Direktur PT Insight Investments Management (INSIGHT), Ria Meristika Warganda menyampaikan momen kenaikan BBM 2014 berimbas pada inflasi yang cukup berkepanjangan. Untuk itu, Ria mengingatkan para Investor agar dapat melihat kembali pengaruh kebijakan kenaikan harga BBM terhadap kinerja investasi dari instrumen investasi yang akan dipilih.
“Momen kenaikan harga BBM bersubsidi 2014 silam bisa menjadi acuan bagi para investor untuk kembali mengamati jenis instrumen investasi apa yang cenderung lebih stabil dan tidak mengalami volatilitas tinggi saat kondisi ekonomi kurang baik,” Ungkap Ria, (19/9).
Menurut Ria, salah satu pilihan instrumen investasi yang dapat diandalkan dalam kondisi ketidakpastian yaitu Reksa Dana Pasar Uang. Investor dapat mengamati kinerja Indeks Reksa Dana Infovesta Money Market Fund Index yang tetap tumbuh stabil dan tidak mengalami volatilitas yang berarti selama satu tahun setelah kenaikan harga BBM bersubsidi yang signifikan.
Selain itu, Unit Penyertaan (UP) reksa dana pasar uang juga terlihat masih tumbuh 11,4 persen pada periode yang sama. Hal ini menunjukkan strategi investasi dari berbagai investor yang beralih ke reksa dana pasar uang untuk menghindari dampak negatif dari volatilitas pasar pada masa itu.
“Mengacu pada data historis kinerja produk reksa dana di tengah kenaikan BBM, terlihat berinvestasi pada reksa dana pasar uang bisa menjadi salah satu pilihan yang baik. Terutama pada saat kondisi ekonomi dan pasar finansial masih berpotensi mengalami berbagai ketidakpastian dan volatilitas tinggi,” Jelas Ria.

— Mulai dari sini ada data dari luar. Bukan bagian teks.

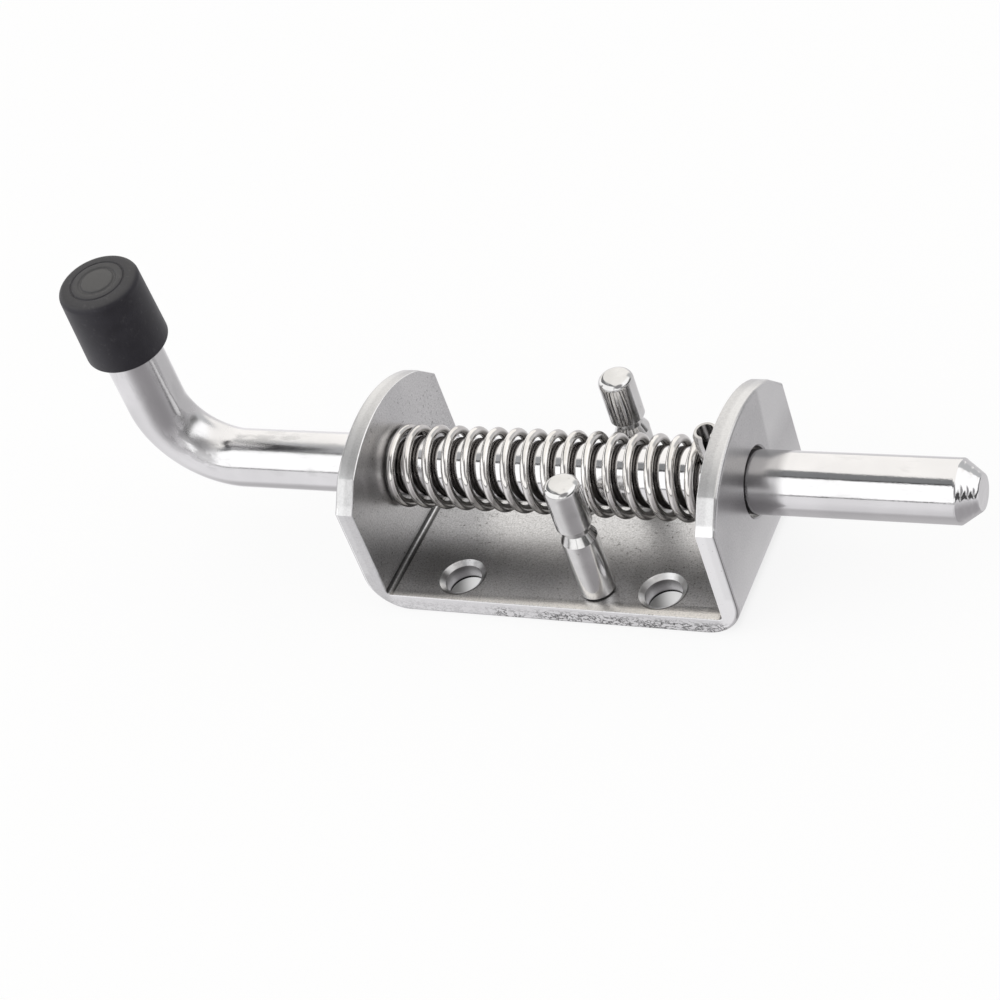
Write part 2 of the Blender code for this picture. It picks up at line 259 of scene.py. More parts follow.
def turned(profile, sides=96):
    """Spin (radius, height) points about Z."""
    bm = bmesh.new()
    points = [bm.verts.new((radius, 0, height)) for radius, height in profile]
    lines = [bm.edges.new(pair) for pair in zip(points, points[1:])]
    bmesh.ops.spin(bm, geom=points + lines, cent=(0, 0, 0), axis=(0, 0, 1), angle=2 * pi,
                   steps=sides, use_merge=True)
    bmesh.ops.remove_doubles(bm, verts=bm.verts[:], dist=ALMOST_NOTHING)
    return bm


def extruded(outline, axis, start, end):
    """Extrude a closed outline along X or Y."""
    bm = bmesh.new()
    if axis == "X":
        corners = [bm.verts.new((start, a, b)) for a, b in outline]
        shift = (end - start, 0, 0)
    else:
        corners = [bm.verts.new((a, start, b)) for a, b in outline]
        shift = (0, end - start, 0)
    grown = bmesh.ops.extrude_face_region(bm, geom=[bm.faces.new(corners)])["geom"]
    bmesh.ops.translate(bm, verts=[v for v in grown if isinstance(v, bmesh.types.BMVert)], vec=shift)
    return bm


print("turned and extruded are ready")

# %% Moving and finishing a piece
def move(bm, shift):
    bmesh.ops.translate(bm, verts=bm.verts[:], vec=shift)


def turn(bm, angle, axis):
    bmesh.ops.rotate(bm, verts=bm.verts[:], cent=(0, 0, 0), matrix=Matrix.Rotation(angle, 3, axis))


def to_mesh(name, bm):
    bmesh.ops.recalc_face_normals(bm, faces=bm.faces[:])
    mesh = bpy.data.meshes.new(name)
    bm.to_mesh(mesh)
    bm.free()
    return mesh


def finished(name, mesh, finish, body, node, corner=32):
    """Shade a mesh, give it its material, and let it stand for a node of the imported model."""
    mesh.shade_smooth()
    mesh.set_sharp_from_angle(angle=radians(corner))
    mesh.materials.clear()
    mesh.materials.append(finish)
    piece = bpy.data.objects.new(name, mesh)
    scene.collection.objects.link(piece)
    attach(piece, body)
    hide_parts(node)
    triangles = sum(len(face.vertices) - 2 for face in mesh.polygons)
    print(name, "stands for", node, "with", triangles, "triangles")
    return piece


def carved(target, cutters):
    """Cut a mesh with others by Booleans, and return the result as a mesh. The cutters are used up."""
    work = bpy.data.objects.new("work", target)
    scene.collection.objects.link(work)
    tools = []
    for operation, mesh in cutters:
        tool = bpy.data.objects.new("tool", mesh)
        scene.collection.objects.link(tool)
        tools.append(tool)
        step = work.modifiers.new("carve", "BOOLEAN")
        step.operation = operation
        step.object = tool
        step.solver = "EXACT"
    bpy.context.view_layer.update()
    result = bpy.data.meshes.new_from_object(work.evaluated_get(bpy.context.evaluated_depsgraph_get()))
    for used in [work] + tools:
        bpy.data.objects.remove(used)
    return result


print("finished and carved are ready")

# %% [markdown]
# Satin stainless sheet, for the bracket.
# The sheet was tumbled after folding: no direction in the grain, a soft grey sheen, and fine dark pits. A noise
# of a third of a millimetre gives the grain, a second one its pits, and a slow one the cloudiness.
# A finish that marks a hole or a fold has to know where it is, so the sizes that it shares with the shape come
# first. Each mask then says in its name what it finds, from the surface's place and its own direction.

# %% Sizes that the bracket's shape and finish share
BAR_HEIGHT = 19.5 * MM
SCREW_X = 21.25 * MM
SCREW_Y = 14.35 * MM
print("screw holes", 2 * SCREW_X / MM, "by", 2 * SCREW_Y / MM, "mm apart")


# %% Screw holes in the finish
def from_screw(x, y):
    """The way from the middle of the nearest screw hole, along X and along Y."""
    return x - x.reckon("SIGN") * SCREW_X, y - y.reckon("SIGN") * SCREW_Y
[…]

Menurut Ria, INSIGHT memiliki produk reksa dana pasar uang dengan potensi imbal hasilnya yang menarik, yakni Reksa Dana Pasar Uang Insight Money (Reksa Dana I-Money). Secara historikal pertumbuhan return Reksa Dana I-Money selama satu tahun terakhir masih mengungguli benchmark Reksa Dana Pasar Uang dengan kinerja yang stabil dan tahan banting saat pasar mengalami berbagai ketidakpastian dan volatilitas yang terjadi pada tahun 2022 ini.
Selain itu menurut Ria, reksa dana yang diluncurkan pada 26 Agustus 2015 lalu ini juga sudah menunjukan historikal performa yang stabil dan tangguh. Pasalanya, produk ini telah melewati berbagai fase volatilitas pasar seperti devaluasi yuan pada 2015, perang dagang pada 2018 serta pandemi Covid-19 pada 2020. Stabilnya kinerja return dari Reksa Dana I-Money berkat mayoritas underlying asset Reksa Dana I-Money berupa efek utang yang akan jatuh tempo kurang dari 1 tahun.
Menurut Ria, efek utang yang akan jatuh tempo kurang dari 1 tahun mempunyai durasi lebih rendah daripada efek utang yang jatuh temponya lebih dari 1 tahun. Durasi yang lebih rendah ini menyebabkan sensitivitas harga terhadap perubahan suku bunga juga lebih rendah dan membuatnya lebih stabil atau less volatile.
Selain itu dengan berinvestasi pada Reksa Dana I-Money yang memiliki fitur CSR pada produknya para Investor juga berkesempatan untuk memberikan dampak sosial kepada sesama berupa bantuan dalam beragam program sosial kemanusiaan, sosial keagamaan, pendidikan, budaya, kesehatan dan pemberdayaan masyarakat. "Sehingga para Investor dapat berinvestasi sambil berkontribusi sosial kepada sesama yang membutuhkan," tutup Ria.